Since the activation function here is a Relu and there is only one hidden layer the model basically has to do a piecewise linear approximation. Let’s try training it on a deeper network and see if that makes a difference:

# Create network class
class Net(torch.nn.Module):
    def __init__(self):
        super().__init__()
        hidden_size = 100
        self.input_conv = Linear(3, hidden_size)
        self.hidden_conv = Linear(hidden_size, hidden_size)
        self.hidden_conv2 = Linear(hidden_size, hidden_size)
        self.hidden_conv3 = Linear(hidden_size, hidden_size)
        self.output_conv = Linear(hidden_size, 1) 
        self.act = ReLU()
 
    def forward(self, x):
        x = self.act(self.input_conv(x))
        x = self.act(self.hidden_conv(x))
        x = self.act(self.hidden_conv2(x))
        x = self.act(self.hidden_conv3(x))
        x = self.output_conv(x)
        return x

aaaand it’s not much different: Although the loss of the 1e-4 epsilon actually does start going down, the median error of the model is still higher than two random points. I notice on the higher two epsilons the learning curves have signs of too high of a learning rate (those spiky bits) so I re-ran with 1e-4 learning rate, but that did not make that much of a difference.

Different loss function?

(In this section I went back to the one-hidden-layer model) The loss function that I have been using is mean squared error, cause I figured this was a fitting problem and those weirdo loggy loss functions are for cat detectors. Perhaps not though. I think what is happening here is the sharp point of the function where the denominator goes to 0 is dominating the loss curve. So if we optimised for the percentage error, or the ratio of the true / desired output then things would perhaps perform better. Here is a fitness function along those lines:

        loss = F.mse_loss(torch.log(1 + torch.abs(y_model - y_gt)), torch.zeros_like(y_model))

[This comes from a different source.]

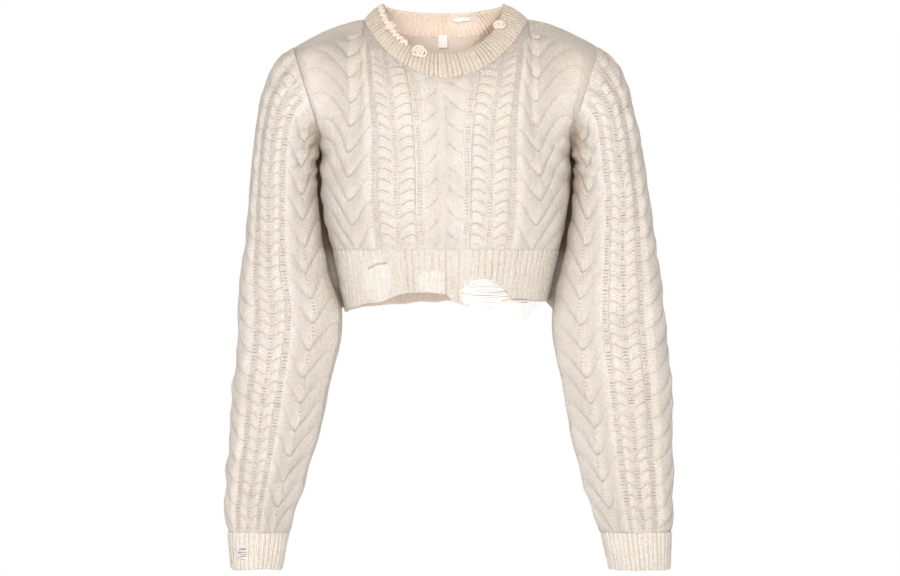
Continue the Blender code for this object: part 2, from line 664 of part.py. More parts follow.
def cut(obj, tear, cutters):
    """Cuts a ragged oval through the wall of an object."""
    mesh = bmesh.new()
    bmesh.ops.create_uvsphere(
        mesh, u_segments=TEAR_SEGMENTS, v_segments=TEAR_RINGS, radius=1.0
    )
    for vertex in mesh.verts:
        wave = TEAR_WAVES[0] * vertex.co.x + TEAR_WAVES[1] * vertex.co.z
        ragged = 1.0 + TEAR_RAGGED * math.sin(wave)
        vertex.co.x *= tear.half_x * MM * ragged
        vertex.co.y *= tear.half_y * MM
        vertex.co.z *= tear.half_z * MM * ragged
    data = bpy.data.meshes.new(obj.name + "_tear")
    mesh.to_mesh(data)
    mesh.free()
    cutter = bpy.data.objects.new(data.name, data)
    cutter.location = (tear.x * MM, tear.y * MM, tear.z * MM)
    cutter.rotation_euler = (0.0, math.radians(tear.turn), 0.0)
    cutter.hide_render = True
    cutter.display_type = "WIRE"
    cutters.objects.link(cutter)
    boolean = obj.modifiers.new("Tear", "BOOLEAN")
    boolean.operation = "DIFFERENCE"
    boolean.solver = "EXACT"
    boolean.object = cutter


def tube(name, points, radius, closed, collection):
    """A four-sided strand of yarn along points, as a mesh."""
    curve = bpy.data.curves.new(name, "CURVE")
    curve.dimensions = "3D"
    curve.bevel_depth = radius * MM
    curve.bevel_resolution = 0
    curve.use_fill_caps = not closed
    spline = curve.splines.new("POLY")
    spline.points.add(len(points) - 1)
    for target, point in zip(spline.points, points):
        target.co = (point[0] * MM, point[1] * MM, point[2] * MM, 1.0)
    spline.use_cyclic_u = closed
    obj = bpy.data.objects.new(name, curve)
    collection.objects.link(obj)
    graph = bpy.context.evaluated_depsgraph_get()
    data = bpy.data.meshes.new_from_object(obj.evaluated_get(graph))
    bpy.data.objects.remove(obj, do_unlink=True)
    mesh = bmesh.new()
    mesh.from_mesh(data)
    bmesh.ops.remove_doubles(mesh, verts=mesh.verts[:], dist=1e-6)
    bmesh.ops.recalc_face_normals(mesh, faces=mesh.faces[:])
    mesh.to_mesh(data)
    mesh.free()
    return data


def fuse(name, meshes, material, collection, cutters):
    """One object from overlapping meshes, joined by Booleans."""
    obj = add_object(name, meshes[0], material, collection)
    for number, data in enumerate(meshes[1:]):
        other = bpy.data.objects.new(f"{name}_strand_{number}", data)
        other.hide_render = True
        other.display_type = "WIRE"
        cutters.objects.link(other)
        boolean = obj.modifiers.new(f"Strand {number}", "BOOLEAN")
        boolean.operation = "UNION"
        boolean.solver = "EXACT"
        boolean.object = other
    return obj


def loose_loops(name, strip, loops, line, material, collection, cutters):
    """Yarn loops that hang from a strip under an edge; line gives the edge at an X."""
    run = np.linspace(strip[0], strip[1], YARN_POINTS)
    meshes = [tube(name, [line(x) for x in run], YARN / 2, False, collection)]
    for loop in loops:
        points = []
        for t in np.linspace(0.0, 1.0, YARN_POINTS):
            x = loop.start + (loop.end - loop.start) * (0.5 - 0.5 * math.cos(math.pi * t))
            point = line(x) + np.array([0.0, 0.0, -loop.drop * math.sin(math.pi * t)])
            point[1] -= loop.forward * math.sin(math.pi * t)
            points.append(point)
        meshes.append(tube(f"{name}_loop", points, YARN / 2 * LOOP_YARN, False, collection))
    fuse(name, meshes, material, collection, cutters)


def hem_line(x):
    """Where the strip of loose yarn runs, just under the front hem."""
    angle = math.degrees(math.asin(x / BODY[0].half_width))
    z = np.interp(angle, [p.angle for p in FRONT_HEM_EDGE], [p.z for p in FRONT_HEM_EDGE])
    half_width, front, _ = body_section(z)
    y = -front * math.sqrt(1.0 - (x / half_width) ** 2)
    return np.array([x, y, z - SEAM - YARN / 2 - YARN_REST])


def cuff_line(x):
    """Where the strip of loose yarn runs, just under the left cuff's front."""
    ring = LEFT_CUFF_END
    half = (ring.x_out - ring.x_in) / 2
    share = (x - (ring.x_out + ring.x_in) / 2) / half
    y = -ring.forward - ring.half_depth * math.sqrt(1.0 - share**2)
    return np.array([x, y, ring.z_out - SEAM - YARN / 2 - YARN_REST])


def neck_roll(name, roll, material, collection):
    """A rolled yarn end, as a small ring that lies on the neckband."""
    angle = np.radians(roll.angle + ROLL_SPREAD * np.array([-1.0, 0.0, 1.0]))
    seam = neck_points(NECK_SEAM, angle, -1)[1]
    edge = neck_points(NECK_EDGE, angle, -1)[1]
    normal = neck_seam_normals(angle, -1)[1]
    rise = NECK_RIB.rise + BAND_BULGE * math.sin(math.pi * roll.up) + SEAM + ROLL_YARN / 2
    middle = seam + (edge - seam) * roll.up + normal * (rise + ROLL_LIFT)
    along = unit(edge - seam)
    over = unit(np.cross(normal, along))
    points = []
    for turn in np.linspace(0.0, 2 * math.pi, ROLL_POINTS + 1)[:-1]:
        ray = math.cos(turn) * over + math.sin(turn) * along
        reach = roll.radius - ROLL_YARN / 2
        drop = reach**2 / (2 * NECK_EDGE.half_width) * math.cos(turn) ** 2
        points.append(middle + ray * reach - normal * drop * ROLL_SETTLE)
    data = tube(name, points, ROLL_YARN / 2, True, collection)
    add_object(name, data, material, collection)


def label(name, inner, rows, columns, material, collection):
    """The neck label: a thin plate on the inside of the back, under its neckband."""
    middle = inner.shape[1] // 2
    left = max(c for c in columns if c < middle)
    right = min(c for c in columns if c > middle)
    low, high = rows[-2], rows[-1]
    corners = [inner[low, left], inner[low, right], inner[high, right], inner[high, left]]
    over = unit(corners[1] - corners[0])
    up = (corners[3] + corners[2] - corners[0] - corners[1]) / 2
    length = float(np.linalg.norm(up))
    up = up / length
    inward = unit(np.cross(up, over))
    inward = inward if inward[1] < 0 else -inward
    middle = sum(corners) / 4 + up * (length / 2 - LABEL_HEIGHT / 2 - LABEL_DROP)
    middle = middle + over * LABEL_SHIFT + inward * (SEAM + LABEL_THICK / 2 + LABEL_LIFT)
    mesh = bmesh.new()
    bmesh.ops.create_cube(mesh, size=1.0)
    for vertex in mesh.verts:
        x, y, z = vertex.co
        place = middle + over * x * LABEL_WIDTH + inward * y * LABEL_THICK + up * z * LABEL_HEIGHT
        vertex.co = [float(v) * MM for v in place]
    bmesh.ops.recalc_face_normals(mesh, faces=mesh.faces[:])
    data = bpy.data.meshes.new(name)
    mesh.to_mesh(data)
    mesh.free()
    add_object(name, data, material, collection)
    data.shade_flat()


def build():
    clear_scene()
    garment = new_collection(COLLECTION)
    cutters = new_collection("cutters")
    knit = fabric("cream_cable_knit", CREAM, 0.9)
    rib = fabric("cream_rib_knit", CREAM, 0.9)
    yarn = fabric("pale_yarn", PALE_YARN, 0.85)
    white = fabric("label_white", LABEL_WHITE, 0.7)

    panel("front", -1, knit, garment)
    back_wall = panel("back", 1, knit, garment)
    sleeve("sleeve_right", RIGHT_SLEEVE, -1, knit, garment)
    sleeve("sleeve_left", LEFT_SLEEVE, 1, knit, garment)

    neckband("neckband_front", -1, rib, garment)
    cut(neckband("neckband_back", 1, rib, garment), NECK_TEAR, cutters)
    cut(hem("hem_front", -1, FRONT_HEM_EDGE, rib, garment), HEM_TEAR, cutters)
    hem("hem_back", 1, BACK_HEM_EDGE, rib, garment)

    right_top, left_top = RIGHT_SLEEVE[-1], LEFT_SLEEVE[-1]
    torn = cuff("cuff_right_front", -1, right_top, RIGHT_CUFF_END, -1, rib, garment)
    cut(torn, CUFF_TEAR, cutters)
    cuff("cuff_right_back", 1, right_top, RIGHT_CUFF_END, -1, rib, garment)
    cuff("cuff_left_front", -1, left_top, LEFT_CUFF_END, 1, rib, garment)
    cuff("cuff_left_back", 1, left_top, LEFT_CUFF_END, 1, rib, garment)

    loose_loops("hem_yarn", HEM_STRIP, HEM_LOOPS, hem_line, yarn, garment, cutters)
    loose_loops("cuff_yarn", CUFF_STRIP, CUFF_LOOPS, cuff_line, yarn, garment, cutters)
    for number, roll in enumerate(NECK_ROLLS, start=1):
        neck_roll(f"neck_roll_{number}", roll, yarn, garment)
    label("neck_label", *back_wall, white, garment)


build()
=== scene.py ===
"""Looks of the cropped cable-knit sweater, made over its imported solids.

Every knitted piece is a thin wall on the same lines as its solid, with the cables, ribs,
creases and stitches of the real knit. Sizes are in millimetres and become metres when a
mesh is made. X runs across the shoulders, the front faces -Y and Z is up.
"""

import math
from collections import namedtuple

import bpy
import numpy as np
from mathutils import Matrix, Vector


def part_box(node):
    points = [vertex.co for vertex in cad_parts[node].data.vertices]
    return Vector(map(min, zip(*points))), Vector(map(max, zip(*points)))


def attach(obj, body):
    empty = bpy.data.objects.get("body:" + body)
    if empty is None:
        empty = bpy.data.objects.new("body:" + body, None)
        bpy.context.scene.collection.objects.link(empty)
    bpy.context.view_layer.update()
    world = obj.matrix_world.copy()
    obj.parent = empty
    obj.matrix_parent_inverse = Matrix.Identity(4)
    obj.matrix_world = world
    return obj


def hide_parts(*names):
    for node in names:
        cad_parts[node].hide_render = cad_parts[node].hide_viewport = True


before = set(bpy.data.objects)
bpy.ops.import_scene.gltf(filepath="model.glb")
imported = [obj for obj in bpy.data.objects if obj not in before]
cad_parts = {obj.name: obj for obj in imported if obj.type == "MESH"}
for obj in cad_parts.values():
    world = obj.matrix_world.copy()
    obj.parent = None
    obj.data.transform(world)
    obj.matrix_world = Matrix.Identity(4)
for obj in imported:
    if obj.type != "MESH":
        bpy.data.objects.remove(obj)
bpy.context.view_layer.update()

MM = 0.001
SEAM = 0.1
WALL = 2.6
RIB_WALL = 2.8

# Heights of the main lines
Z_UNDERARM = -137.0
Z_HEM_SEAM = -261.0
Z_CUFF_SEAM = -592.0
Z_CUFF_END = -636.0

# Body, a row for each section: height, half width, depth to the front and to the back
Section = namedtuple("Section", "z half_width front back")
BODY = (
    Section(-340.0, 117.5, 91.0, 84.0),
    Section(-307.0, 121.0, 94.0, 85.0),
    Section(-272.0, 129.5, 99.0, 86.0),
    Section(-237.0, 137.5, 105.0, 89.0),
    Section(-186.0, 145.0, 109.0, 94.0),
    Section(-137.0, 144.5, 105.0, 98.0),
)

# Neckline seam and free edge of the neckband: half width at the shoulder, depth and height
# at the middle of the front and of the back, height at the shoulder, roundness, and how far
# it leans to the side
NeckLine = namedtuple(
    "NeckLine", "half_width front back z_side z_front z_back bow_front bow_back lean"
)
NECK_SEAM = NeckLine(96.0, 80.0, 64.0, 10.0, -61.0, -6.0, 1.6, 1.2, 0.0)
NECK_EDGE = NeckLine(70.0, 66.0, 53.0, 29.5, -32.5, 21.5, 1.1, 1.0, -3.0)
SHOULDER_END_X = 180.0
SHOULDER_DROP = 34.0
SHOULDER_BOW = 1.5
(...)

And here is how it performs: Success! The model actually trains and when we look at the histogram of the losses, we can see that the median model mean squared error is actually less than a random error! The above loss function seems kind of hacky. I think that this one truly does represent the ratio of the input to output, whilst still preserving sign and whatnot:

        def two_sided_log(x): return torch.sign(x) * torch.log(1 + torch.abs(x))
        loss = F.mse_loss(two_sided_log(y_model), two_sided_log(y_gt))

This is what we get training on just the 1e-4 model: Amazing! And a new visualisation: Let’s test the model on all ones, except for the denominator which ranges linearly from -1 to 1. We can think of this as a kind of partial derivative of the model with respect to the denominator I suppose: Looks reasonable. Note the log scale on the graph, the model is indeed fitting to percentage error. We can see the parts where the linear approximations are happening. Here’s what the model looks like after 50e3 training runs. This is a closeup of the above graph. We can see here that the model is doing a bunch of linear approximations. I don’t think this is an artifact of the plotting that was used:

Sanity check

Here is the output of the regular mse loss trained model with the same visualisation: Hot garbage. I think my reasons are correct here. The error around x == 0 is actually a bit lower than the previously trained model (verified with mouseover in matplotlib). It’s just that this marginally lower absolute error here comes at the cost of hugely larger error everywhere else. Sanity check: sane.

Going deeper

I had more troubles with the actual problem at hand, so I am back here. What about this fitness function:

        loss = F.l1_loss((y_model - y_gt) / (1 + y_gt.abs()), torch.zeros_like(y_gt))

It’s explicitly optimizing for the percentage error rather than via some mathematical curiosity. This is the error after 50k training runs: We can see the median log(MSE) is like -5 now, which is like 2.5OOM better than above.